Sans état d’âme, Air France met en œuvre, un modèle économique digne d’une entreprise coloniale. Il consistait, jadis, en l’exploitation des ressources des colonies pour financer le développement de la métropole. Air France fait face en Europe à de gros défis économiques liés à une concurrence accrue avec d’autres transporteurs européens, qui l’ont conduit à adopter plusieurs plans sociaux ces dernières années. Le dernier en date s’est terminé par une bagarre généralisée entre les syndicats et la direction de cette entreprise. Le monde entier a ainsi pu voir le directeur des ressources humaines d’Air France malmené par les salariés en colère. C’est dire que cette compagnie a besoin de beaucoup d’argent. Son statut d’entreprise privée le prive du bénéfice des subventions de l’Etat français. Elle doit « se débrouiller » comme elle peut pour faire rentrer l’argent nécessaire dans ses caisses. Le Gabon, qui a accepté ce fonctionnement colonial, apporte une partie importante de ce financement en lui concédant son espace aérien, sans contrepartie sérieuse.

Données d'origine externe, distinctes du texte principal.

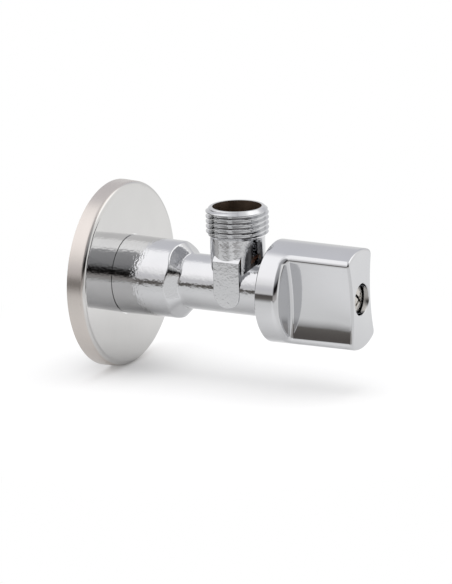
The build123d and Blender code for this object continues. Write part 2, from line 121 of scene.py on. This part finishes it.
class Shade:
    """One node tree while it is being written: a finish, or the room's light."""

    def __init__(self, tree):
        self.tree = tree
        tree.nodes.clear()

    def node(self, kind, settings=None, inputs=None, output=0):
        """One node: its settings first, then the values or links of its sockets."""
        made = self.tree.nodes.new(kind)
        for name, setting in (settings or {}).items():
            if name == "stops":
                ramp = made.color_ramp
                while len(ramp.elements) < len(setting):
                    ramp.elements.new(1.0)
                for stop, (place, colour) in zip(ramp.elements, setting):
                    stop.position = place
                    stop.color = (*colour, 1.0)
            else:
                setattr(made, name, setting)
        for name, given in (inputs or {}).items():
            if isinstance(given, Value):
                self.tree.links.new(given.socket, made.inputs[name])
            else:
                made.inputs[name].default_value = given
        return Value(self, made.outputs[output]) if made.outputs else None

    def maths(self, operation, first, second=0.0):
        return self.node("ShaderNodeMath", {"operation": operation}, {0: first, 1: second})

    def smooth(self, value, low, high):
        """0 below low, 1 above high and a smooth rise between."""
        return self.node(
            "ShaderNodeMapRange",
            {"interpolation_type": "SMOOTHSTEP"},
            {"Value": value, "From Min": low, "From Max": high},
        )

    def fade(self, value, low, high):
        """1 below low, 0 above high and a smooth fall between."""
        return 1 - self.smooth(value, low, high)

    def either(self, first, second):
        """A mask where either of two masks is."""
        return self.maths("MAXIMUM", first, second)

    def blend(self, share, first, second):
        """First colour where share is 0, second colour where it is 1."""
        return self.node(
            "ShaderNodeMix",
            {"data_type": "RGBA"},
            {0: share, 6: opaque(first), 7: opaque(second)},
            output=2,
        )

    def layer(self, share, under, over):
        """One shader over another, where share is 1."""
        return self.node("ShaderNodeMixShader", {}, {0: share, 1: under, 2: over})

    def point(self):
        """The point on the object, in the valve's own frame."""
        return self.node("ShaderNodeTexCoord", output="Object")

    def place(self):
        """The same point, followed by its x, y and z."""
        point = self.point()
        return point, *self.parts(point)

    def parts(self, vector):
        """The x, y and z of a vector."""
        split = self.node("ShaderNodeSeparateXYZ", {}, {0: vector}).socket.node
        return [Value(self, split.outputs[i]) for i in range(3)]

    def vector(self, x, y, z):
        return self.node("ShaderNodeCombineXYZ", {}, {0: x, 1: y, 2: z})

    def noise(self, vector, scale, detail=2.0, roughness=0.5):
        return self.node(
            "ShaderNodeTexNoise",
            {},
            {"Vector": vector, "Scale": scale, "Detail": detail, "Roughness": roughness},
        )

    def bump(self, height, depth, under=None):
        """Relief of that depth in metres for a height from 0 to 1."""
        inputs = {"Height": height, "Strength": 1.0, "Distance": depth}
        if under is not None:
            inputs["Normal"] = under
        return self.node("ShaderNodeBump", {}, inputs)

    def surface(self, colour, roughness, relief, metallic=0.0):
        shader = self.node(
            "ShaderNodeBsdfPrincipled",
            {},
            {"Base Color": colour, "Metallic": metallic, "Roughness": roughness, "Normal": relief},
        )
        self.node("ShaderNodeOutputMaterial", {}, {"Surface": shader})

    def metal(self, colour, roughness, relief):
        self.surface(colour, roughness, relief, metallic=1.0)

    def grained(self, grain, tones, gloss, depth, metallic=0.0):
        """One grain that moves the tone, the roughness and the height together.

        Gloss is the lowest roughness and how much the grain adds to it.
        """
        lowest, added = gloss
        relief = self.bump(grain, depth)
        self.surface(self.blend(grain, *tones), lowest + added * grain, relief, metallic)


def distance(first, second):
    """Distance from an axis, from the two parts across it."""
    return (first * first + second * second) ** 0.5


def finish(name, write):
    """A material whose nodes the given function writes."""
    material = bpy.data.materials.new(name)
    material.use_nodes = True
    write(Shade(material.node_tree))
    return material


def forged_chrome(shade):
    """Bright chrome on a hot forging: dimpled skin, crisp machined threads, bare brass inside, darkened
    with painted shade.
    """
    edge = 0.03 * MM
    point, x, y, z = shade.place()
    in_valve = shade.fade(distance(y, z), VALVE_BORE_LIMIT, VALVE_BORE_LIMIT + edge)
    in_outlet = shade.fade(distance(x - OUTLET_X, y), OUTLET_BORE_LIMIT, OUTLET_BORE_LIMIT + edge)
    above_foot = shade.smooth(z, BOSS_FOOT, BOSS_FOOT + 0.1 * MM)
    inside = shade.either(in_valve, in_outlet * above_foot)
    outlet_thread = shade.smooth(z, OUTLET_THREAD_FOOT, OUTLET_THREAD_FOOT + 0.2 * MM)
    inlet_thread = shade.fade(x, BARREL_BACK - 0.2 * MM, BARREL_BACK)
    skin = (1 - shade.either(outlet_thread, inlet_thread)) * (1 - inside)

    # Dimples of the blasted forging under the plating, with slow waves below them
    dimples = shade.noise(point, 1450.0)
    dents = shade.noise(point, 620.0, detail=1.5, roughness=0.4)
    waves = shade.noise(shade.vector(x * 0.6, y, z), 210.0, detail=1.5)
    grain = shade.noise(point, 2600.0)
    relief = shade.bump(dimples * skin, 0.05 * MM)
    relief = shade.bump(dents * skin, 0.032 * MM, relief)
    relief = shade.bump(waves * skin, 0.06 * MM, relief)
    relief = shade.bump(grain, 0.003 * MM, relief)

    # Water stains run down the brass of the outlet; the dark brass tones are tarnish deepened into
    # painted shade inside the bores
    round_outlet = shade.maths("ARCTAN2", y, x - OUTLET_X)
    down_outlet = shade.vector(round_outlet * 2.6, z * 40.0, 0.0)
    streaks = shade.noise(down_outlet, 1.0, detail=3.0, roughness=0.6)
    colour = shade.blend(inside, shade.blend(waves, *CHROME), shade.blend(streaks, *BORE_BRASS_AND_SHADE))
    plated = 0.04 + 0.04 * grain
    bare = 0.34 + 0.2 * grain
    shade.metal(colour, plated * (1 - inside) + bare * inside, relief)


def cast_chrome(shade):
    """Mirror chrome on a smooth casting, with the faint waviness of hand polishing."""
    point, x, y, z = shade.place()
    # The cup inside the handle: rough thin plating, painted dark as the shade it lies in
    behind = shade.fade(x, CUP_FLOOR - 0.05 * MM, CUP_FLOOR + 0.05 * MM)
    hollow = behind * shade.fade(distance(y, z), CUP_WALL, CUP_WALL + 0.06 * MM)
    waves = shade.noise(point, 95.0, detail=1.0, roughness=0.4)
    haze = shade.noise(point, 1500.0, detail=3.0, roughness=0.6)
    relief = shade.bump(haze, 0.0012 * MM, shade.bump(waves, 0.05 * MM))
    colour = shade.blend(hollow, shade.blend(waves, *CHROME), CUP_PLATING_AND_SHADE)
    shade.metal(colour, 0.035 + 0.05 * haze + 0.25 * hollow, relief)


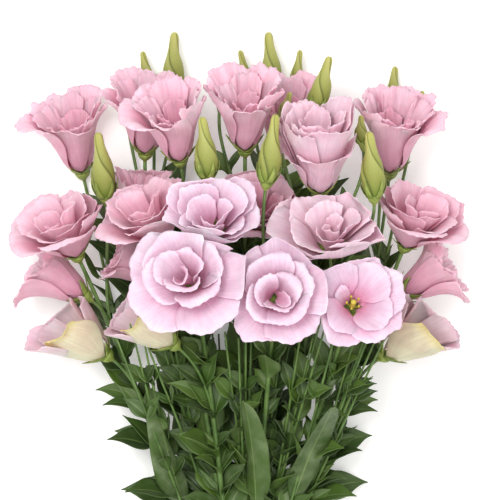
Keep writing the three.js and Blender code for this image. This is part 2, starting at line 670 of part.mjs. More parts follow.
function stemSolid(name) {
  const stem = STEMS[name];
  const foot = stemFoot(stem);
  const tail = foot.clone().setY(-TAIL - TAIL_SPREAD * chance(stem.across * 3 + stem.row * 7));
  const points = [tail, ...pointsOn(stemCurve(stem), STEM_STEPS)];
  const radii = points.map((_, k) => lerp(STEM_RADIUS, STEM_TIP_RADIUS, Math.max(0, k - 1) / STEM_STEPS));
  const stalk = Array(STALK_STEPS + 1).fill(STALK_RADIUS);
  const own = Object.values(organs).filter((organ) => organ.stem === name);
  const branches = own.filter((organ) => organ.from);
  return restingFlat(
    joined([
      loft(points, radii, STEM_SIDES),
      ...branches.map((organ) => loft(pointsOn(stalkCurve(organ), STALK_STEPS), stalk, STALK_SIDES)),
      ...own.map(cupSolid),
      ...leaves.filter((leaf) => leaf.stem === name).map(leafSolid),
    ]),
  );
}

// The band: a flat loop round the bundle's six outer stems.
function bandSolid() {
  const corners = [
    [1.5, 0],
    [1, 1],
    [-1, 1],
    [-1.5, 0],
    [-1, -1],
    [1, -1],
  ];
  const trace = (path, radius) =>
    corners.forEach(([across, row], k) => {
      const [first, last] = [rad(60 * k - 30), rad(60 * k + 30)];
      path.absarc(across * STEM_PITCH, row * ROW_HEIGHT, radius, first, last, false);
    });
  const shape = new THREE.Shape();
  trace(shape, STEM_RADIUS + GAP + BAND_WALL);
  const hole = new THREE.Path();
  trace(hole, STEM_RADIUS + GAP);
  shape.holes.push(hole);
  const geometry = new THREE.ExtrudeGeometry(shape, {
    depth: BAND_WIDTH,
    bevelEnabled: false,
    curveSegments: 2,
  });
  geometry.rotateX(Math.PI / 2);
  geometry.translate(0, BAND_WIDTH / 2, BUNDLE_Z);
  return solidFrom(geometry);
}

const finish = (color, roughness) => new THREE.MeshStandardMaterial({ color, roughness, metalness: 0 });
const PINK = finish(0xeab4c8, 0.6);
const PALE = finish(0xf0dfc4, 0.6);
const POLLEN_YELLOW = finish(0xb9ae3a, 0.6);
const BUD_GREEN = finish(0xb4bf6e, 0.55);
const LEAF_GREEN = finish(0x4f7a3c, 0.5);
const RUBBER = finish(0xc9a878, 0.7);

const bouquet = new THREE.Group();

function add(name, solid, material) {
  const { vertProperties, triVerts } = solid.getMesh();
  const geometry = new THREE.BufferGeometry();
  geometry.setAttribute("position", new THREE.BufferAttribute(vertProperties, 3));
  geometry.setIndex(new THREE.BufferAttribute(triVerts, 1));
  geometry.computeVertexNormals();
  const mesh = new THREE.Mesh(geometry, material);
  mesh.name = name;
  bouquet.add(mesh);
}

for (const name of Object.keys(FLOWERS))
  add(`flower_${name}`, flowerSolid(name), FLOWERS[name].form === "goblet" ? PALE : PINK);
for (const [name, flower] of Object.entries(FLOWERS))
  if (flower.form === "open") add(`pistil_${name}`, pistilSolid(flower), POLLEN_YELLOW);
for (const [name, bud] of Object.entries(BUDS)) add(name, budSolid(bud), BUD_GREEN);
for (const name of Object.keys(STEMS)) add(`stem_${name}`, stemSolid(name), LEAF_GREEN);
add("rubber_band", bandSolid(), RUBBER);

export default bouquet;
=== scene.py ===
"""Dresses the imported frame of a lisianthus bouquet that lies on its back, tied with a rubber band.

The layout and the formulas are those of the frame: millimetres, +Z up from the surface, +Y from the cut
ends to the flowers, turned to metres where a mesh is made. Each frame node gets one piece that stands
for it: petals in layers with waved edges, furled buds, and stems with their cups and leaves.
"""

import math

import bmesh
import bpy
import numpy as np
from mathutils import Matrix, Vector


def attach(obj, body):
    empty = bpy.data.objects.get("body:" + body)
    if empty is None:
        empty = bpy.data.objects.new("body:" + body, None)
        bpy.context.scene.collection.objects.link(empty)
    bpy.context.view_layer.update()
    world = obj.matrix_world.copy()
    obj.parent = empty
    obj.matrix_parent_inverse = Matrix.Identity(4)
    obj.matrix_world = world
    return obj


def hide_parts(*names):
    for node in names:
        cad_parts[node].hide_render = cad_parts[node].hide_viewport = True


bl_info = {
    "name": "Lisianthus bouquet",
    "version": (1, 0, 0),
    "blender": (4, 5, 0),
    "location": "View3D > Sidebar > Bouquet",
    "description": "Petals, buds, stems and leaves of a tied lisianthus bouquet",
    "category": "Add Mesh",
}

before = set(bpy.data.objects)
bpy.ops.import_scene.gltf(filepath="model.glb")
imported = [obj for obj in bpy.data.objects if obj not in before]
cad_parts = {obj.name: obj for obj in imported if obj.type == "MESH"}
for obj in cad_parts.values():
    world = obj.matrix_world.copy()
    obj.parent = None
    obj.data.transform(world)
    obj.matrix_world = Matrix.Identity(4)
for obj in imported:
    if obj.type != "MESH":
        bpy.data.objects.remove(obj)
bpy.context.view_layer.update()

MM = 0.001
CLEARANCE = 0.4  # of the middle of a petal or leaf over the surface, in millimetres

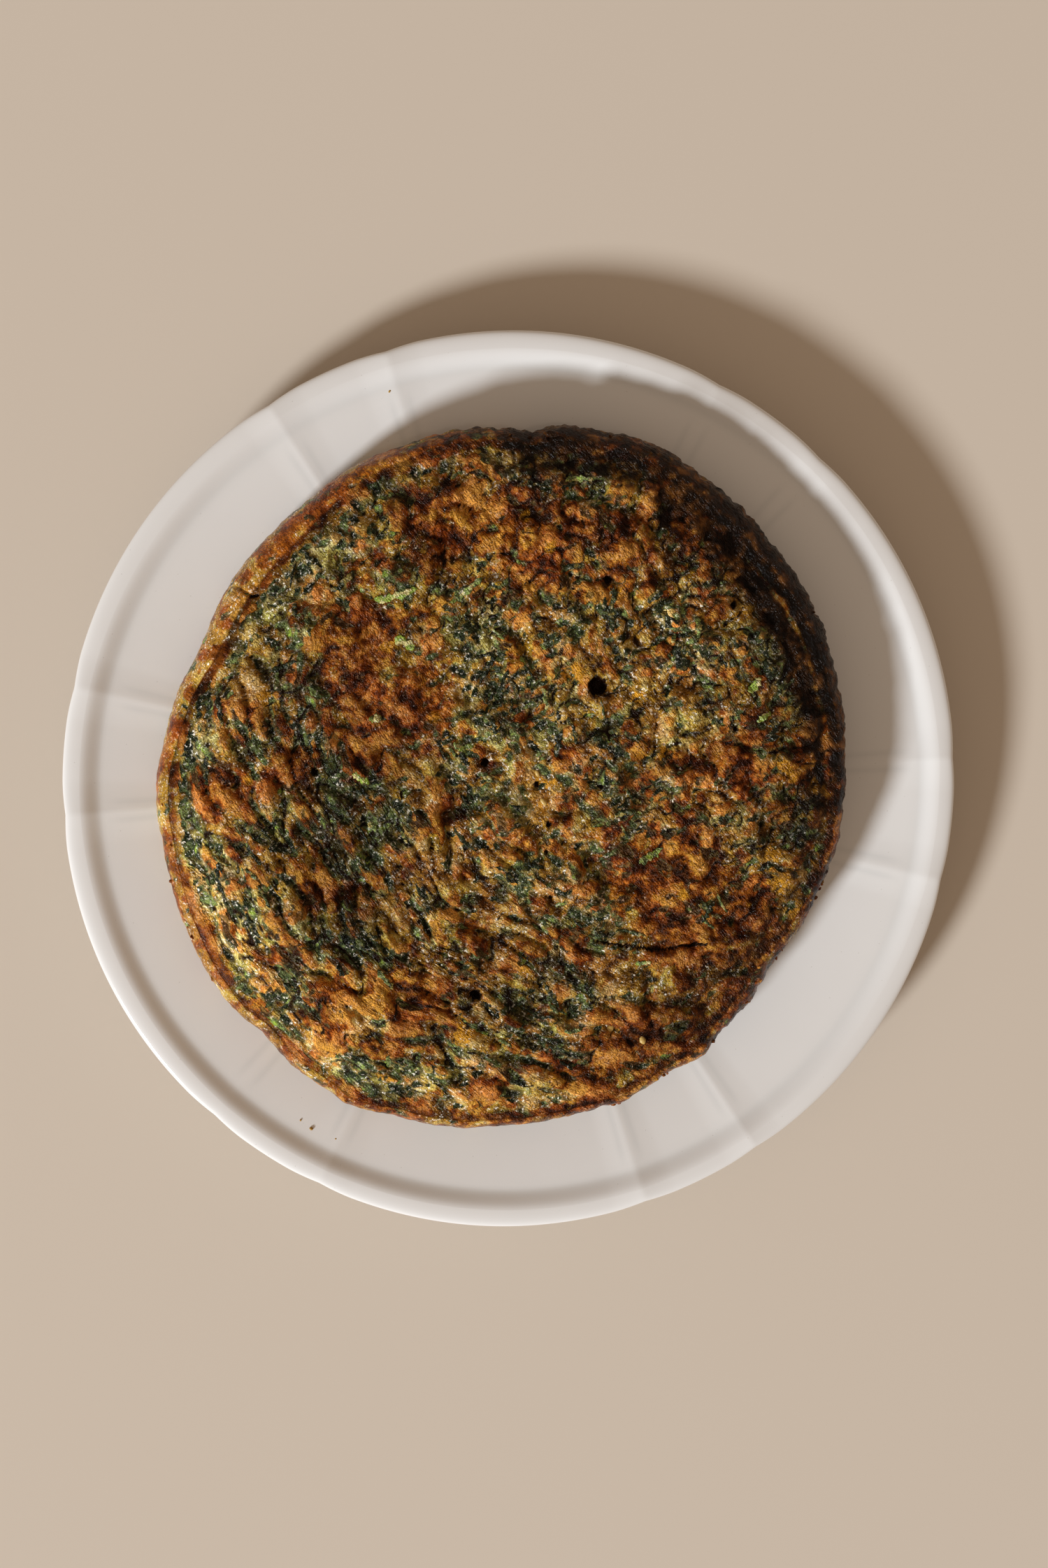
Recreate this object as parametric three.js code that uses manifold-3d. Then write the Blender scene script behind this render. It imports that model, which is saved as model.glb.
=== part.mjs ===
// A plate of chard omelette: a white plate with a raised lip and twelve pressed
// creases, and on it a thick round omelette of eggs and shredded chard.
// Millimetres, +Z up. The origin is on the table, in the middle of the plate's foot.

import * as THREE from "three";
import { mergeVertices } from "three/addons/utils/BufferGeometryUtils.js";
import Module from "manifold-3d";

const wasm = await Module();
wasm.setup();

const { degToRad, euclideanModulo, lerp, radToDeg, smoothstep } = THREE.MathUtils;

// Plate, along its section from the middle out
const PLATE_RADIUS = 135;
const CHINA_THICKNESS = 4.2;
const FOOT_RADIUS = 83;
const FOOT_WIDTH = 3.6;
const FOOT_EDGE = 0.5;
const WELL_RADIUS = 80;
const WELL_TOP = 6;
const WALL_RADIUS = 93;
const WALL_RISE = 7;
const PANEL_SLOPE = 0.125;
const LIP_FOOT_RADIUS = 123.8;
const LIP_CREST_RADIUS = 129.8;
const LIP_RISE = 1.5;
const BEAD_RADIUS = 130;
const BEAD_HALF_THICKNESS = 2.3;
const BEAD_SQUARENESS = 0.6;

// Creases pressed into the plate: two beside each of six corners
const CREASE_CORNERS = 6;
const CREASE_TURN = -4.9;
const CREASE_SPREAD = 8.1;
const CREASE_HALF_WIDTH = 4.4;
const CREASE_HEIGHT = 0.5;
const CREASE_START_RADIUS = 86;
const NOTCH_DEPTH = 0.6;
const CREASE_POWER = 1.5;
const PANEL_SWELL = 0.4;

// Omelette
const OMELETTE_MIDDLE = new THREE.Vector2(-3.7, 2.4);
const OMELETTE_RADIUS = 103.6;
const OVAL_STRETCH = 3.4;
const OVAL_TURN = 57;
const WAIST_HEIGHT = 22;
const RIM_HEIGHT = 33;
const CROWN_RISE = 6.3;
const CROWN_POWER = 8;
const UNDER_TUCK = 8.5;
const REST_GAP = 0.35;
const RIM_RIDGE = 0.7;
const RIM_RIDGE_WIDTH = 1.8;
const GROOVE_INSET = 4.8;
const GROOVE_WIDTH = 2.6;

// Bulges and dents of its outline: direction and half width in degrees, size in mm
const SWELLS = [
  { at: 18, spread: 8, out: -0.4 },
  { at: 40, spread: 5, out: -0.6 },
  { at: 66, spread: 8, out: 1.5 },
  { at: 86, spread: 3, out: -2.3 },
  { at: 91, spread: 4, out: -1 },
  { at: 116, spread: 6, out: 0.9 },
  { at: 156, spread: 7, out: -1.7 },
  { at: 181, spread: 8, out: 1.3 },
  { at: 226, spread: 5, out: -1.8 },
  { at: 244, spread: 4, out: 1.3 },
  { at: 272, spread: 10, out: -0.5 },
  { at: 290, spread: 3, out: 1.3 },
  { at: 305, spread: 3, out: 1.9 },
  { at: 325, spread: 6, out: -1.7 },
  { at: 348, spread: 6, out: 0.8 },
];

// How far the browned rim sits inside the outline, and how deep the groove behind it is
const RIM_INSET = 4;
const SLOPING_SIDES = [
  { at: 50, spread: 34, out: 3.5 },
  { at: 138, spread: 24, out: 3.7 },
  { at: 322, spread: 16, out: 2.7 },
];
const GROOVE_DEPTH = 0.4;
const GROOVED_SIDES = [{ at: 205, spread: 52, out: 1.3 }];

// Where the rim hangs lower, with a broad low swell inside it
const LOWERED_SIDES = [{ at: 205, spread: 50, out: 3 }];
const SWOLLEN_SIDES = [{ at: 205, spread: 50, out: 3 }];
const SWELL_INSET = 20;
const SWELL_WIDTH = 15;

// Blisters and wrinkles of the top, coarse and fine
const RELIEF = [
  { wavelength: 27, height: 1.3, seed: 3 },
  { wavelength: 12, height: 1.5, seed: 8 },
];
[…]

C’est ce contrat léonin qui lie le Gabon à Air France que les putschistes sont venus célébrer. On comprend pourquoi, Jean Marc Ayrault, Manuel Valls et François Hollande se sont empressés de reconnaitre BOA contre la souveraineté du peuple gabonais. Honneur ultime pour BOA, et déshonneur pour la France et l’Organisation internationale de la francophonie (Oif), Hollande et le putschiste chef de la junte au pouvoir au Gabon BOA, étaient côte à côte à Madagascar au sommet de la francophonie pour la photo de famille. Sans doute qu’en aparté, Hollande a dû exiger du chef de la junte militaro-putschiste, d’autres contrats léonins de ce type pour de nombreuses autres entreprises françaises qui sont en difficulté dans l’Hexagone.